§ What the task asks
Return all lines from the listing below in which the string "context" occurs.

################

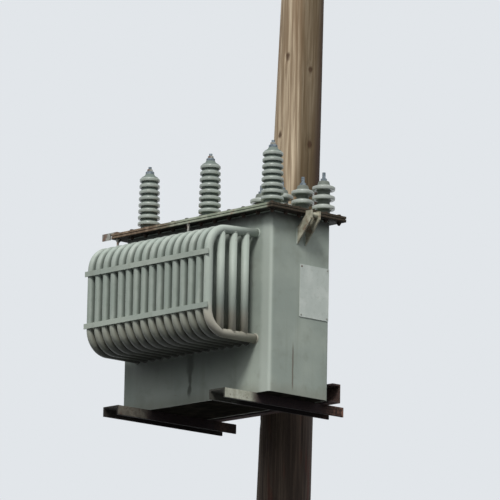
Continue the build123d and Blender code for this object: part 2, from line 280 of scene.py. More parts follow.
def bank_paint():
    """The same enamel on the round tubes, with dust low down and rust chips; painted shade on the straight
    runs, between the columns, deep in the bank and underneath, and a painted highlight on the end column.
    """
    paint = Finish("tube_enamel")
    x, y, z = paint.axes()
    broad = paint.cloud(0.15, 3.0, stretch=(3, 1, 1), shift=3.0)
    patchy = paint.cloud(0.035, 5.0, shift=9.0)
    fine = paint.cloud(0.008, 4.0)
    runs = paint.cloud(0.010, 3.0, stretch=(1, 1, 0.04), shift=4.0)
    colour = paint.blend(paint.ramp(broad, 0.36, 0.66), shade(138, 148, 140), shade(153, 161, 153))
    colour = paint.blend(paint.ramp(patchy, 0.50, 0.76) * 0.40, colour, shade(130, 138, 128))
    colour = paint.blend(paint.ramp(runs, 0.54, 0.74) * 0.28, colour, shade(108, 114, 102))
    inside = paint.ramp(y, BANK_Y + 0.035, BANK_Y + 0.10)
    inside = inside * paint.ramp(z, RUN_BOTTOM_Z + 0.06, RUN_BOTTOM_Z + 0.02)
    colour = paint.blend(inside * 0.45, colour, shade(92, 96, 84))
    first_x = RIG_X - (COLUMNS - 1) * COLUMN_PITCH / 2
    turn = paint.maths("FRACT", (x - (first_x - COLUMN_PITCH / 2)) * (1 / COLUMN_PITCH))
    # Painted shade in the gaps between the columns, weaker further into the bank and left off the end
    # column.
    painted_gap_shade = paint.ramp(abs(turn - 0.5) + (patchy - 0.5) * 0.06, 0.20, 0.37)
    last_x = first_x + COLUMN_PITCH * (COLUMNS - 1)
    last = paint.ramp(x, last_x - 0.024, last_x - 0.016)
    # Painted shade on the straight runs, leaving the top bends paler; left off the end column.
    upright = paint.ramp(z, RUN_TOP_Z - 0.02, RUN_TOP_Z - 0.12) * (1 - last)
    colour = paint.blend(upright * 0.35, colour, shade(112, 121, 113))
    inward = paint.ramp(y, BANK_Y + 0.022, BANK_Y + 0.040)
    colour = paint.blend(painted_gap_shade * (1 - last) * (0.64 - inward * 0.30), colour, shade(68, 76, 69))
    # Painted highlight: the end column made paler.
    colour = paint.blend(last * 0.35, colour, shade(164, 173, 164))
    # Painted shade deeper inside the bank, left off the end column.
    deep = paint.ramp(y, BANK_Y + 0.030, BANK_Y + 0.055) * (1 - last)
    colour = paint.blend(deep * 0.30, colour, shade(66, 73, 66))
    # Painted shade under the bank, weaker on the end column.
    low = paint.ramp(z + (patchy - 0.5) * 0.05, RUN_BOTTOM_Z + 0.055, RUN_BOTTOM_Z - 0.012)
    dusty = paint.ramp(z, RUN_BOTTOM_Z + 0.15, RUN_BOTTOM_Z + 0.06)
    colour = paint.blend(dusty * 0.40, colour, shade(148, 142, 126))
    # Dust, paler still on the end column, where it is partly a painted highlight.
    colour = paint.blend(dusty * last * 0.60, colour, shade(176, 170, 156))
    colour = paint.blend(low * (0.90 - last * 0.55), colour, shade(18, 21, 16))
    chips = paint.ramp(paint.cloud(0.018, 6.0, shift=13.0), 0.72, 0.77)
    colour = paint.blend(chips * 0.6, colour, shade(104, 74, 52))
    return paint.close(
        Base_Color=colour,
        Roughness=0.48 + patchy * 0.18,
        Specular_IOR_Level=0.30,
        Normal=paint.bump(patchy * 0.5 + fine * 0.5, 0.0009),
    )


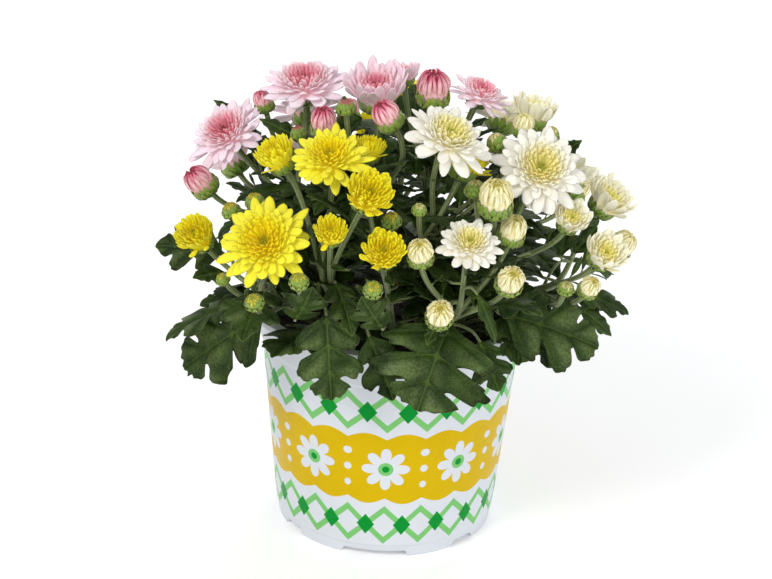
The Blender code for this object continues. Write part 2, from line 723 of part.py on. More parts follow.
SHARP_ANGLE = 40.0
MATERIALS = {
    "pot": ((0.80, 0.82, 0.85), 0.35),
    "soil": ((0.035, 0.025, 0.018), 0.95),
    "green": ((0.075, 0.14, 0.04), 0.6),
    "pink": ((0.75, 0.42, 0.56), 0.6),
    "yellow": ((0.85, 0.66, 0.02), 0.55),
    "white": ((0.86, 0.86, 0.76), 0.6),
}


def finish(thing, colour_name):
    """Gives a solid its material and smooth shading, broken at its sharp edges."""
    colour, roughness = MATERIALS[colour_name]
    material = bpy.data.materials.get(colour_name) or bpy.data.materials.new(colour_name)
    material.use_nodes = True
    shader = material.node_tree.nodes["Principled BSDF"]
    shader.inputs["Base Color"].default_value = (*colour, 1.0)
    shader.inputs["Roughness"].default_value = roughness
    shader.inputs["Metallic"].default_value = 0.0
    thing.data.materials.clear()
    thing.data.materials.append(material)
    thing.data.shade_smooth()
    thing.data.set_sharp_from_angle(angle=math.radians(SHARP_ANGLE))
    return thing


# Pot and soil

def wall_radius(height):
    return POT_WALL_LOW + (POT_WALL_HIGH - POT_WALL_LOW) * height / POT_HEIGHT


def inner_radius(height):
    """The pot's inner wall: a straight taper from the floor up to the rim."""
    floor = wall_radius(FOOT_HEIGHT) - LEDGE - WALL
    share = (height - FOOT_HEIGHT - WALL) / (POT_HEIGHT - FOOT_HEIGHT - WALL)
    return floor + (wall_radius(POT_HEIGHT) - WALL / 2 - floor) * share


def notch_lift(turn):
    """How far the foot's edge is lifted at an angle, in degrees from the front."""
    lift = 0.0
    for number in range(NOTCHES):
        centre = NOTCH_TURN + 360.0 * number / NOTCHES
        away = abs((turn - centre + 180.0) % 360.0 - 180.0)
        half = WIDE_NOTCH if number == 0 else NARROW_NOTCH
        lift = max(lift, NOTCH_HEIGHT * min(1.0, max(0.0, (half + NOTCH_RAMP - away) / NOTCH_RAMP)))
    return lift


def pot_profile():
    """The pot's section from the middle of its underside out, up the wall and down inside."""
    rim = POT_HEIGHT
    foot = wall_radius(0.0) - LEDGE
    under_lip = rim - LIP_HEIGHT
    return (
        (0.0, FOOT_HEIGHT),
        (foot - FOOT_WIDTH, FOOT_HEIGHT),
        (foot - FOOT_WIDTH, 0.0),
        (foot, 0.0),
        (wall_radius(STEP_HEIGHT) - LEDGE, STEP_HEIGHT),
        (wall_radius(STEP_HEIGHT), STEP_HEIGHT + LEDGE),
        (wall_radius(COLLAR_HEIGHT), COLLAR_HEIGHT),
        (wall_radius(COLLAR_HEIGHT) + LEDGE, COLLAR_HEIGHT + LEDGE),
        (wall_radius(under_lip) + LEDGE, under_lip),
        (LIP_RADIUS, under_lip + LEDGE),
        (LIP_RADIUS - LEDGE / 2, rim),
        (inner_radius(rim), rim),
        (inner_radius(FOOT_HEIGHT + WALL), FOOT_HEIGHT + WALL),
        (0.0, FOOT_HEIGHT + WALL),
    )


def make_pot():
    """The turned pot, with notches lifted into its foot and drain holes through its floor."""
    pot = turned("pot", pot_profile(), np.array((0.0, 0.0, 1.0)), np.zeros(3), POT_SIDES)
    for vertex in pot.data.vertices:
        if vertex.co.z < 1e-6:
            turn = math.degrees(math.atan2(vertex.co.x, -vertex.co.y))
            vertex.co.z = notch_lift(turn) * MM
    cutters = []
    for number in range(DRAIN_HOLES):
        turn = 2 * math.pi * number / DRAIN_HOLES
        place = np.array((DRAIN_CIRCLE * math.cos(turn), DRAIN_CIRCLE * math.sin(turn), 0.0))
        low = place + (0, 0, FOOT_HEIGHT - CUT_BELOW)
        high = place + (0, 0, FOOT_HEIGHT + CUT_ABOVE)
        cutters.append(tube(np.array((low, high)), (DRAIN_RADIUS,) * 2, DRAIN_SIDES))
    cut(pot, cutters)
    return finish(pot, "pot")


def make_soil():
    """The peat fill, crumbly on top, with a plain hole for each stem."""
    low = FOOT_HEIGHT + WALL + CLEAR
    edge = inner_radius(SOIL_TOP - SOIL_INSET) - SOIL_CLEAR
    profile = [(0.0, low), (inner_radius(low) - SOIL_INSET, low),
               (inner_radius(SOIL_FOOT) - SOIL_CLEAR, SOIL_FOOT), (edge, SOIL_TOP - SOIL_INSET)]
    profile += [(edge * share, SOIL_TOP - 1.0) for share in (0.75, 0.4)]
    profile.append((0.0, SOIL_TOP))
    soil = turned("soil", profile, np.array((0.0, 0.0, 1.0)), np.zeros(3), SOIL_SIDES)
    for vertex in soil.data.vertices:
        x, y, z = (c / MM for c in vertex.co)
        if z > SOIL_TOP - 1.5:
            vertex.co.z += SOIL_SWELL * math.sin(0.31 * x + 1.0) * math.cos(0.27 * y) * MM
    cutters = []
    for (x, y), _ in STEMS.values():
        low = np.array((x, y, SOIL_TOP - HOLE_DEPTH))
        high = np.array((x, y, SOIL_TOP + 2 * CUT_ABOVE))
        cutters.append(tube(np.array((low, high)), (HOLE_RADIUS,) * 2, HOLE_SIDES))
    cut(soil, cutters)
    return finish(soil, "soil")


# Plant

def make_stalk(route, head):
    """A side stalk that widens into the cup under its head, or into a tight green bud."""
    base, axis, radius = head["base"], head["axis"], head["radius"]
    points = list(route[ROUTE_KEYS])
    radii = [STALK_RADIUS * swell for swell in (1.15, 1.05, 1.0, 1.0)]
    if head["form"] == "green":
        points += [base + axis * share * head["height"] for share in (0.5, 1.0)]
        radii += [radius, 0.3 * radius]
    else:
        points.append(base - axis * CLEAR)
        radii.append(FORMS[head["form"]]["core"][0][0] * radius + CLEAR)
    return tube(np.array(points), radii, STALK_SIDES[head["form"]])


def make_stem(name, stem):
    """One leafy stem: main stem, side stalks, cups under the heads, tight buds and leaves."""
    main = stem["main"]
    foot = main[0] - np.array((0.0, 0.0, MAIN_START + HOLE_DEPTH - CLEAR))
    route = np.concatenate([foot[None, :], main[ROUTE_KEYS]])
    radii = np.linspace(MAIN_RADIUS, MAIN_TOP_RADIUS, len(route))
    pieces = [tube(route, radii, 6)]
    pieces += [make_stalk(route, head) for route, head in stem["stalks"]]
    pieces += [make_blade(leaf) for leaf in stem["leaves"]]
    return finish(fuse("stem_" + name, pieces), "green")


def main():
    for thing in list(bpy.data.objects):
        bpy.data.objects.remove(thing, do_unlink=True)
    draw = random.Random(SEED)
    heads, stems = grow()
    make_pot()
    make_soil()
    for name, stem in stems.items():
        make_stem(name, stem)
    counts = {}
    for head in heads:
        if head["form"] == "green":
            continue
        label = f"{head['colour']}_{head['form']}"
        counts[label] = counts.get(label, 0) + 1
        thing = make_head(f"{label}_{counts[label]}", head, draw)
        finish(thing, head["colour"])


main()
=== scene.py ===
"""The looks of the pot chrysanthemum: petals, buds, leaves, stems, peat and the printed pot.

The plan of the plant, from the tables to add_leaves, is the one that the solids are made from, so
that each fine piece lies where its solid does. The tables are in millimetres.
"""

import math
import random

import bpy
import numpy as np
from mathutils import Matrix, Vector


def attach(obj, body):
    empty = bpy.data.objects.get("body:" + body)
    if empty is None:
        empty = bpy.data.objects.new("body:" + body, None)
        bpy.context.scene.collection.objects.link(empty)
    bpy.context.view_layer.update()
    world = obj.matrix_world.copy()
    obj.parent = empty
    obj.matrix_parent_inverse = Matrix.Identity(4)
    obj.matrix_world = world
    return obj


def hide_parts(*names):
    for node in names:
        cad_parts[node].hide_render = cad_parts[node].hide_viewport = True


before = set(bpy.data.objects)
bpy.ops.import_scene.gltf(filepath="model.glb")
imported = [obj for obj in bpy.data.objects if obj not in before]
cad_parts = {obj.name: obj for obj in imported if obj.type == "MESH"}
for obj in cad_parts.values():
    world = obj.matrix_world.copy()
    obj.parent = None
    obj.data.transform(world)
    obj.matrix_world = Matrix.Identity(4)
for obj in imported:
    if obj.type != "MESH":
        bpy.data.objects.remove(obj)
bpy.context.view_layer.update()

MM = 0.001
CLEAR = 0.3
SEED = 5

# Pot
POT_HEIGHT = 115.0
POT_WALL_LOW = 54.3
POT_WALL_HIGH = 65.1
LIP_RADIUS = 70.0
LIP_HEIGHT = 4.0
WALL = 1.3
STEP_HEIGHT = 6.0
COLLAR_HEIGHT = 95.5
LEDGE = 0.8
FOOT_WIDTH = 3.0
FOOT_HEIGHT = 5.0
NOTCHES = 7
NOTCH_HEIGHT = 3.0
NOTCH_RAMP = 3.0
WIDE_NOTCH = 15.0
NARROW_NOTCH = 5.0
NOTCH_TURN = -4.3
DRAIN_HOLES = 6
DRAIN_RADIUS = 4.0
DRAIN_CIRCLE = 31.0

# Soil
SOIL_TOP = 100.0
SOIL_CLEAR = 0.6

# Stems and stalks
MAIN_RADIUS = 2.4
MAIN_TOP_RADIUS = 1.7
MAIN_START = 4.0
MAIN_SUNK = 8.0
MAIN_RISE = 0.45
MAIN_LEAN = 0.6
STALK_RADIUS = 1.15
ROUTE_POINTS = 17
STALK_SPREAD = 10
STALK_LEAVE = 0.3
STALK_ARRIVE = 0.4
STALK_GAP = 4.6
BEND_ROUNDS = 60
BEND_PUSH = 0.4
HEAD_MARGIN = 1.2

# Leaves
FOLD_LIFT = 0.30
FOLD_DROOP = 0.34
PLACED_ARCH = 0.12
RULED_ARCH = 0.16
PETIOLE_BEND = 0.35
PETIOLE_RISE = 0.6
LEAFY_POINTS = 11
START_BELOW = 4.0
START_BELOW_COST = 1.2
LEAF_GAP = 4.4
LEAF_HEAD_MARGIN = 1.8
LEAF_REACH = (114.0, 102.0)
LEAF_OVER_SOIL = 3.5
LEAF_OVER_RIM = 2.0
LEAF_OFF_LIP = 2.5
LEAF_OFF_WALL = 5.0
LEAF_STEP = 4
LEAF_TRIES = 50
PLANT_RISE = 110.0
RULED_LENGTH = (40, 54)
RULED_PETIOLE = (0.22, 0.45)
RULED_WIDTH = (0.52, 0.72)
RULED_TURN = 12
RULED_SHRINK = 0.55
LOW_SHARE = 0.4
RULED_DIP_LOW = (-0.8, 0.4)
RULED_DIP_HIGH = (-0.3, 1.2)
TRY_MOVE = 0.22
TRY_SWING = 0.6
TRY_TURN = 0.3
TRY_SHRINK = 0.012
LARGE_LENGTH = 44
MEDIUM_LENGTH = 24
INNER_TRIES = 16
INNER_REACH = 84.0
INNER_LENGTH = (22, 38)
INNER_STALK = (3, 8)
INNER_MARGIN = 0.8
LEAFLET_NODES = (7, 11)
LEAFLET_LENGTH = (7, 15)
LEAFLET_STALK = 2.2
LEAFLET_ARCH = 0.10
LEAFLET_MARGIN = 0.4
GRID = 5.0
GOLDEN_ANGLE = 137.5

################

§ Problem solution
        bpy.context.scene.collection.objects.link(empty)
    bpy.context.view_layer.update()
bpy.context.view_layer.update()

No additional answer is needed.